Curiously, apart from the House leader, Hon. Adeola Akande, who spoke as the leader of the party in the majority in favour of the subsidy removal, the preponderance of those who spoke in favour of the removal of subsidy were from the south south geo political zone of the country Jonathan’s home base) thereby giving vent to the feeling that their support was not a reflection of the wishes of their constituents but a blind support for a President from the same zone like them.

Those who spoke in favour of the subsidy removal were Hons. Sekonte Davies, (Rivers) Andrew Uchendu, (Rivers),  Warman Ogoriba, (Bayelsa), Henry Dickson, (Bayelsa) Ndudi Elumelu, (Delta),  Asita Honourable, (Rivers) and Friday Itulah (Edo).

For Hon. Dickson rather than condemnation, the removal of the fuel subsidy should be a commendation for President Jonathan for his courage.
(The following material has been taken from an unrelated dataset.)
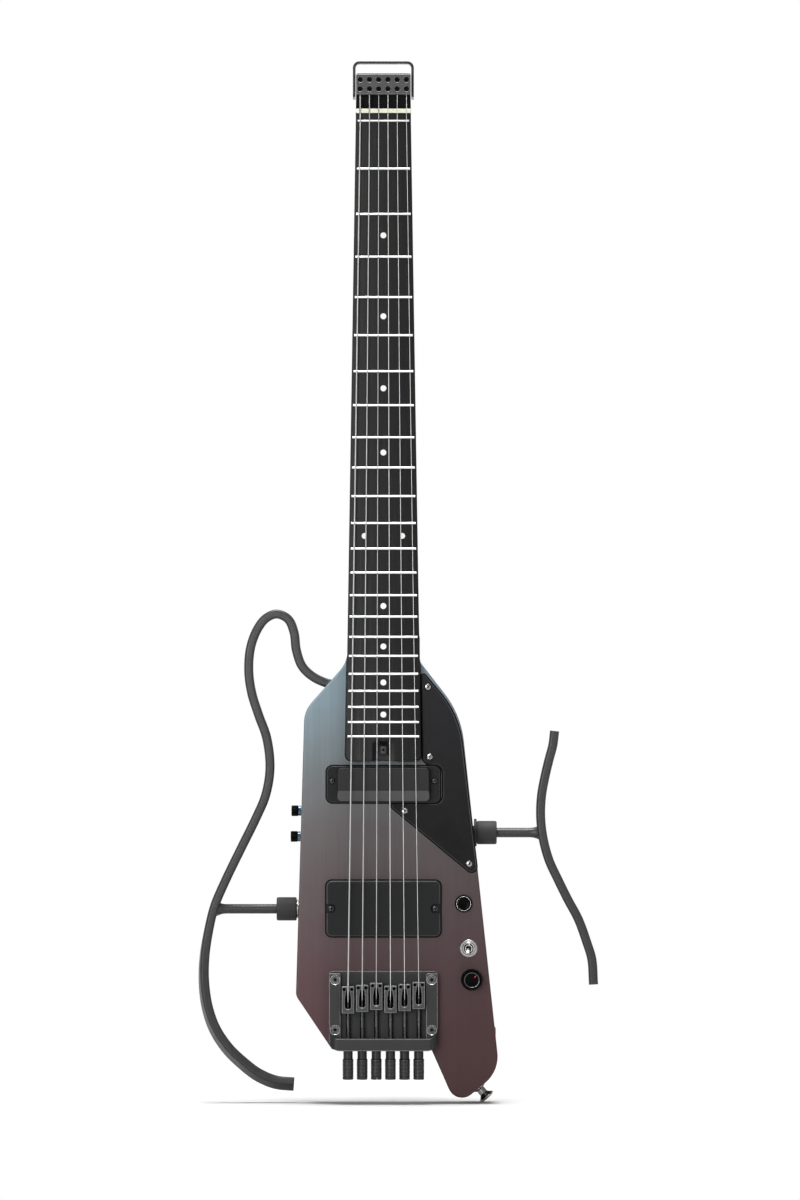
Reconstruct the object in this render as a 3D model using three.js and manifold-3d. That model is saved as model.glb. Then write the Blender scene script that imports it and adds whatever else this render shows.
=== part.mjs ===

“Leadership is about taking decisions; it is not seeking cheap popularity. Governance is multi-tasking”, he said.
Hon. Sokonte Davies (Rivers) said, “It is like we are trying to run away from the obvious; government is about multitasking; government must take different decisions at different times. This issue of fuel subsidy should have been solved at least 20 years ago, but we adopted what we call in economics gradualism, but we are here in this parliament today to advocate further gradualism. We know that the times are hard, but we must explain to our people. I stand on the removal of subsidy.”

All said and done, though the adoption of the resolution by the House of Representatives did not achieve the result that it was intended to achieve – suspension of the fuel subsidy removal and suspension of strike – a clear message was sent that when the chips are down and the House has to take a decision when the interest of majority of the Nigerian people are at stake, it would tow the path of the general interest of the Nigerian people and not the narrow partisanship of party or regional consideration.

It is a message that would continue to resonate for a long time to come.